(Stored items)
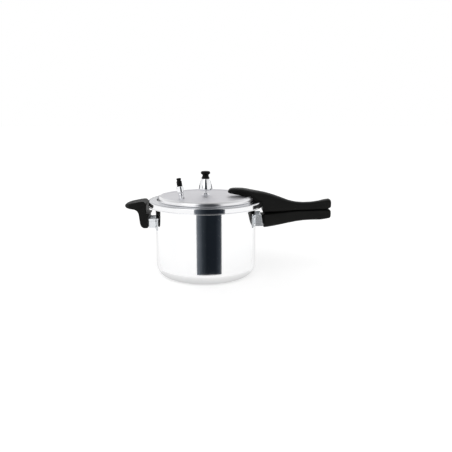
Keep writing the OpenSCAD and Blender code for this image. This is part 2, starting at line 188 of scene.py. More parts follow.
def lid_metal():
    """Satin, circularly brushed panel inside the shoulder; polished shoulder, ledge and skirt, the ledge
    darkened by a painted dark reflection.
    """
    m = Mat("lid_aluminium")
    m.set(Metallic=1.0)
    r = m.radius()
    x, y, z = m.xyz()
    on_top = m.math("MULTIPLY", m.math("LESS_THAN", r, 0.1015),
                    m.math("GREATER_THAN", z, 0.1772))
    rings = m.noise(1500, 4, 0.7, vector=r, dims="1D")
    cloud = m.noise(14, 4, 0.6)
    shoulder = m.math("MULTIPLY", m.math("LESS_THAN", r, 0.1085),
                      m.math("GREATER_THAN", z, 0.1722))
    ledge = m.math("MULTIPLY", m.math("GREATER_THAN", z, 0.1700),
                   m.math("SUBTRACT", 1.0, shoulder))
    satin = m.mix(cloud, (0.74, 0.735, 0.765), (0.84, 0.835, 0.86))
    soft = m.mix(cloud, (0.83, 0.83, 0.85), (0.94, 0.94, 0.95))
    # painted reflection: the polished ledge gets a dark grey tone for the dark things it mirrors
    ledge_painted_reflection = m.mix(cloud, (0.42, 0.43, 0.46), (0.52, 0.53, 0.56))
    bright = m.mix(cloud, (0.84, 0.845, 0.86), (0.92, 0.92, 0.93))
    tone = m.mix(ledge, bright, ledge_painted_reflection)
    tone = m.mix(shoulder, tone, soft)
    m.link(m.mix(on_top, tone, satin), m.bsdf.inputs["Base Color"])
    r_satin = m.math("MULTIPLY_ADD", rings, 0.16, 0.47)
    r_bright = m.math("MULTIPLY_ADD", shoulder, 0.20, m.math("MULTIPLY_ADD", cloud, 0.05, 0.07))
    pick = m.math("MULTIPLY_ADD", on_top, m.math("SUBTRACT", r_satin, r_bright), r_bright)
    m.link(pick, m.bsdf.inputs["Roughness"])
    m.bump(m.math("MULTIPLY", rings, on_top), 0.25, 0.0003)
    return m.m


def chrome():
    """Polished chrome with a slight haze."""
    m = Mat("chrome")
    m.set(Metallic=1.0)
    haze = m.noise(160, 4, 0.6)
    m.link(m.ramp(haze, [(0.3, (0.84, 0.85, 0.87)), (0.7, (0.92, 0.925, 0.94))]),
           m.bsdf.inputs["Base Color"])
    m.link(m.math("MULTIPLY_ADD", haze, 0.05, 0.04), m.bsdf.inputs["Roughness"])
    m.bump(m.noise(500, 2, 0.5), 0.03, 0.0001)
    return m.m


def sheet_steel():
    """Plated pressed sheet with a drawn grain."""
    m = Mat("bracket_steel")
    m.set(Metallic=1.0)
    grain = m.noise(90, 5, 0.65, xyz=(1, 1, 8))
    m.link(m.ramp(grain, [(0.25, (0.66, 0.68, 0.70)), (0.75, (0.78, 0.80, 0.82))]),
           m.bsdf.inputs["Base Color"])
    m.link(m.math("MULTIPLY_ADD", grain, 0.10, 0.15), m.bsdf.inputs["Roughness"])
    m.bump(grain, 0.10, 0.0003)
    return m.m


def brass():
    """Turned brass."""
    m = Mat("brass")
    m.set(Metallic=1.0)
    grain = m.noise(240, 4, 0.6)
    m.link(m.ramp(grain, [(0.3, (0.62, 0.45, 0.20)), (0.7, (0.76, 0.58, 0.29))]),
           m.bsdf.inputs["Base Color"])
    m.link(m.math("MULTIPLY_ADD", grain, 0.12, 0.22), m.bsdf.inputs["Roughness"])
    m.bump(grain, 0.08, 0.0002)
    return m.m


def phenolic():
    """Moulded black phenolic: satin skin, fine orange peel, faint flow marks."""
    m = Mat("black_phenolic")
    flow = m.noise(38, 5, 0.6, xyz=(0.4, 1, 1))
    fine = m.noise(1400, 2, 0.5)
    m.link(m.ramp(flow, [(0.35, (0.0030, 0.0030, 0.0028)), (0.75, (0.0062, 0.0064, 0.0057))]),
           m.bsdf.inputs["Base Color"])
    m.link(m.math("MULTIPLY_ADD", flow, 0.14, 0.36), m.bsdf.inputs["Roughness"])
    m.bsdf.inputs["Specular IOR Level"].default_value = 0.10
    m.bump(fine, 0.08, 0.0003)
    m.bump(m.noise(120, 3, 0.5), 0.05, 0.0006)
    return m.m


def rubber():
    """Matt silicone rubber."""
    m = Mat("seal_rubber")
    speck = m.noise(600, 3, 0.6)
    m.link(m.ramp(speck, [(0.3, (0.018, 0.018, 0.018)), (0.7, (0.032, 0.031, 0.030))]),
           m.bsdf.inputs["Base Color"])
    m.link(m.math("MULTIPLY_ADD", speck, 0.15, 0.65), m.bsdf.inputs["Roughness"])
    m.bump(speck, 0.15, 0.0003)
    return m.m


finish = {
    "polished_aluminium": polished_pot(),
    "lid_aluminium": lid_metal(),
    "chrome_metal": chrome(),
    "bracket_steel": sheet_steel(),
    "brass": brass(),
    "black_phenolic": phenolic(),
    "seal_rubber": rubber(),
}
slot_of = {s["node"]: s["material_slot"] for s in frame["record"]["subparts"]}

for name, ob in nodes.items():
    mat = finish[slot_of[name]]
    if not ob.data.materials:
        ob.data.materials.append(mat)
    for i in range(len(ob.data.materials)):
        ob.data.materials[i] = mat


# ---------------------------------------------------------------- mesh helpers
MM = 0.001


def piece(name, bm, slot_name, body, stands_for=(), angle=35.0):
    """Turns a bmesh (metres, row frame) into a shown piece that rides on a body."""
    bmesh.ops.remove_doubles(bm, verts=bm.verts, dist=1e-6)
    bmesh.ops.recalc_face_normals(bm, faces=bm.faces)
    me = bpy.data.meshes.new(name)
    bm.to_mesh(me)
    bm.free()
    ob = bpy.data.objects.new(name, me)
    scene.collection.objects.link(ob)
    me.shade_smooth()
    me.set_sharp_from_angle(angle=math.radians(angle))
    me.materials.append(finish[slot_name])
    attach(ob, body)
    if stands_for:
        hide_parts(*stands_for)
    return ob


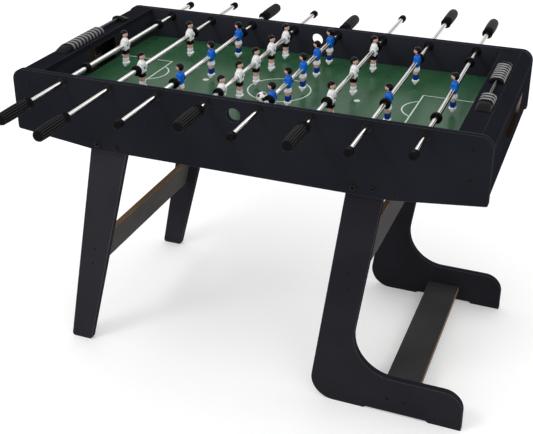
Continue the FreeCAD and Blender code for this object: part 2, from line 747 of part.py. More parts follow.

> **SET TASK**
Restate word for word the lines from the one holding "attach(ob, body)" to the end of the listing, both ends included, and nothing more.

> **SOLUTION TO THE EXERCISE**
    attach(ob, body)
    if stands_for:
        hide_parts(*stands_for)
    return ob


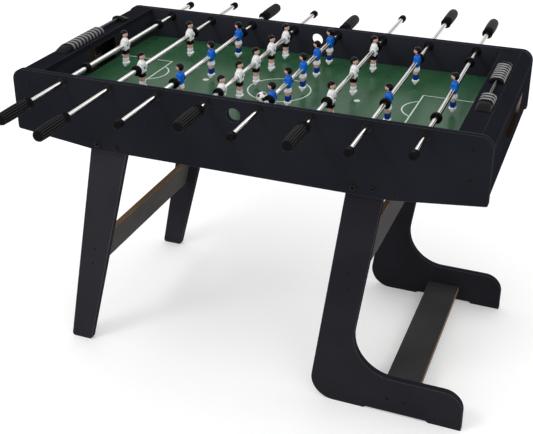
Continue the FreeCAD and Blender code for this object: part 2, from line 747 of part.py. More parts follow.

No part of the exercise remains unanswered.